Give every line of the material again, exactly as written.

►

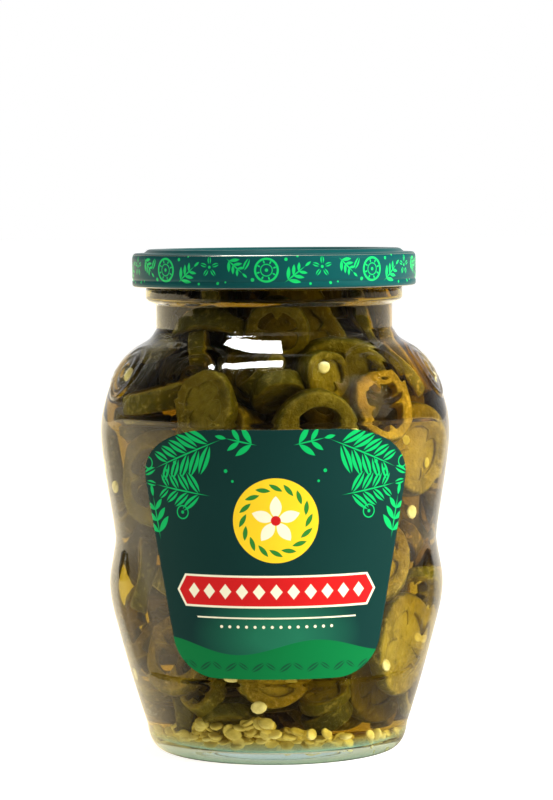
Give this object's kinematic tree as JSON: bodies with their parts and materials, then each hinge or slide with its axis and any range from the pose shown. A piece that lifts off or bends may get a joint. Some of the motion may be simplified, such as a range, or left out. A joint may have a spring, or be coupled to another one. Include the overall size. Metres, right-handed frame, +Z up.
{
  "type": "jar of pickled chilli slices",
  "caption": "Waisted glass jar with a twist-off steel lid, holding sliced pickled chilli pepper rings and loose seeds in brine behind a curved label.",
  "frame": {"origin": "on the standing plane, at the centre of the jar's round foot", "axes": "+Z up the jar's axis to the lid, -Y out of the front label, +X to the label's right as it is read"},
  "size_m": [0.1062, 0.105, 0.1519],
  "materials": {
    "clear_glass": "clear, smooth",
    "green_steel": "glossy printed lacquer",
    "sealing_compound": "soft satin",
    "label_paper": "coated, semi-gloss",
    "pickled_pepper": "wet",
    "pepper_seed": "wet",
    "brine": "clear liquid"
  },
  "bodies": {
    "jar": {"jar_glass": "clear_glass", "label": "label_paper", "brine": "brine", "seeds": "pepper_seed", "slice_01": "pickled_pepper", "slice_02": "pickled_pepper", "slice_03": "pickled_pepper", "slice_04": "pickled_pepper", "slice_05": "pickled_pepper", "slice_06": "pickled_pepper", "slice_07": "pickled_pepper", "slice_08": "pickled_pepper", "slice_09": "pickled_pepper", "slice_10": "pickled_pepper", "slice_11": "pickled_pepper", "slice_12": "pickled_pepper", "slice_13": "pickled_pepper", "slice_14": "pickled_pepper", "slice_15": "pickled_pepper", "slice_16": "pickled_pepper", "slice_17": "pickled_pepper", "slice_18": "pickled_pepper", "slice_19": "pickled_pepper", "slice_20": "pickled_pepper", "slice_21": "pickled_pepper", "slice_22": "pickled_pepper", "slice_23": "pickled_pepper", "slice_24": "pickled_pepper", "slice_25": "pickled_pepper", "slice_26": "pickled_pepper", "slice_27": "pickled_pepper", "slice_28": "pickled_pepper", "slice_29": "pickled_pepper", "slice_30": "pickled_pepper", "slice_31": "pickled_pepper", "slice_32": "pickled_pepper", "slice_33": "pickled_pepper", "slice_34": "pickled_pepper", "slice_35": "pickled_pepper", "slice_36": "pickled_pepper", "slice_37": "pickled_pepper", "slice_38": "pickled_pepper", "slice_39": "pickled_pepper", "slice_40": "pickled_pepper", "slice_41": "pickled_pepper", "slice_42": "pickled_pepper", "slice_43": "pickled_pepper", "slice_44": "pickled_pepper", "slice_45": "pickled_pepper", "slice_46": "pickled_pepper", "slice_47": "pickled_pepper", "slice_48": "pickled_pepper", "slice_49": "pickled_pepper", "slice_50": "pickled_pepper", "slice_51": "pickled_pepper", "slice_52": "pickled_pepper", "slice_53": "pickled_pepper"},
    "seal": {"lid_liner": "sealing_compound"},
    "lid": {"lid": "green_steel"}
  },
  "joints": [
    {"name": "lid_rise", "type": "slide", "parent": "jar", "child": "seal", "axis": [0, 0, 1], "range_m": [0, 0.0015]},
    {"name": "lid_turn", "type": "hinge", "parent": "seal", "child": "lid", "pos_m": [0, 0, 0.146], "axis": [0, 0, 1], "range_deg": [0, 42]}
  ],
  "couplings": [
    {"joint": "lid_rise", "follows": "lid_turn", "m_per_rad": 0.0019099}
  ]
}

◄

** Written answer **
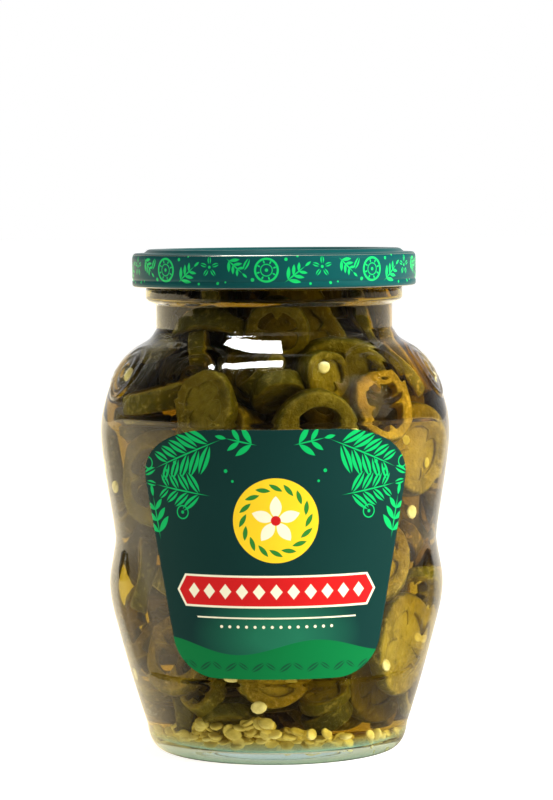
Give this object's kinematic tree as JSON: bodies with their parts and materials, then each hinge or slide with its axis and any range from the pose shown. A piece that lifts off or bends may get a joint. Some of the motion may be simplified, such as a range, or left out. A joint may have a spring, or be coupled to another one. Include the overall size. Metres, right-handed frame, +Z up.
{
  "type": "jar of pickled chilli slices",
  "caption": "Waisted glass jar with a twist-off steel lid, holding sliced pickled chilli pepper rings and loose seeds in brine behind a curved label.",
  "frame": {"origin": "on the standing plane, at the centre of the jar's round foot", "axes": "+Z up the jar's axis to the lid, -Y out of the front label, +X to the label's right as it is read"},
  "size_m": [0.1062, 0.105, 0.1519],
  "materials": {
    "clear_glass": "clear, smooth",
    "green_steel": "glossy printed lacquer",
    "sealing_compound": "soft satin",
    "label_paper": "coated, semi-gloss",
    "pickled_pepper": "wet",
    "pepper_seed": "wet",
    "brine": "clear liquid"
  },
  "bodies": {
    "jar": {"jar_glass": "clear_glass", "label": "label_paper", "brine": "brine", "seeds": "pepper_seed", "slice_01": "pickled_pepper", "slice_02": "pickled_pepper", "slice_03": "pickled_pepper", "slice_04": "pickled_pepper", "slice_05": "pickled_pepper", "slice_06": "pickled_pepper", "slice_07": "pickled_pepper", "slice_08": "pickled_pepper", "slice_09": "pickled_pepper", "slice_10": "pickled_pepper", "slice_11": "pickled_pepper", "slice_12": "pickled_pepper", "slice_13": "pickled_pepper", "slice_14": "pickled_pepper", "slice_15": "pickled_pepper", "slice_16": "pickled_pepper", "slice_17": "pickled_pepper", "slice_18": "pickled_pepper", "slice_19": "pickled_pepper", "slice_20": "pickled_pepper", "slice_21": "pickled_pepper", "slice_22": "pickled_pepper", "slice_23": "pickled_pepper", "slice_24": "pickled_pepper", "slice_25": "pickled_pepper", "slice_26": "pickled_pepper", "slice_27": "pickled_pepper", "slice_28": "pickled_pepper", "slice_29": "pickled_pepper", "slice_30": "pickled_pepper", "slice_31": "pickled_pepper", "slice_32": "pickled_pepper", "slice_33": "pickled_pepper", "slice_34": "pickled_pepper", "slice_35": "pickled_pepper", "slice_36": "pickled_pepper", "slice_37": "pickled_pepper", "slice_38": "pickled_pepper", "slice_39": "pickled_pepper", "slice_40": "pickled_pepper", "slice_41": "pickled_pepper", "slice_42": "pickled_pepper", "slice_43": "pickled_pepper", "slice_44": "pickled_pepper", "slice_45": "pickled_pepper", "slice_46": "pickled_pepper", "slice_47": "pickled_pepper", "slice_48": "pickled_pepper", "slice_49": "pickled_pepper", "slice_50": "pickled_pepper", "slice_51": "pickled_pepper", "slice_52": "pickled_pepper", "slice_53": "pickled_pepper"},
    "seal": {"lid_liner": "sealing_compound"},
    "lid": {"lid": "green_steel"}
  },
  "joints": [
    {"name": "lid_rise", "type": "slide", "parent": "jar", "child": "seal", "axis": [0, 0, 1], "range_m": [0, 0.0015]},
    {"name": "lid_turn", "type": "hinge", "parent": "seal", "child": "lid", "pos_m": [0, 0, 0.146], "axis": [0, 0, 1], "range_deg": [0, 42]}
  ],
  "couplings": [
    {"joint": "lid_rise", "follows": "lid_turn", "m_per_rad": 0.0019099}
  ]
}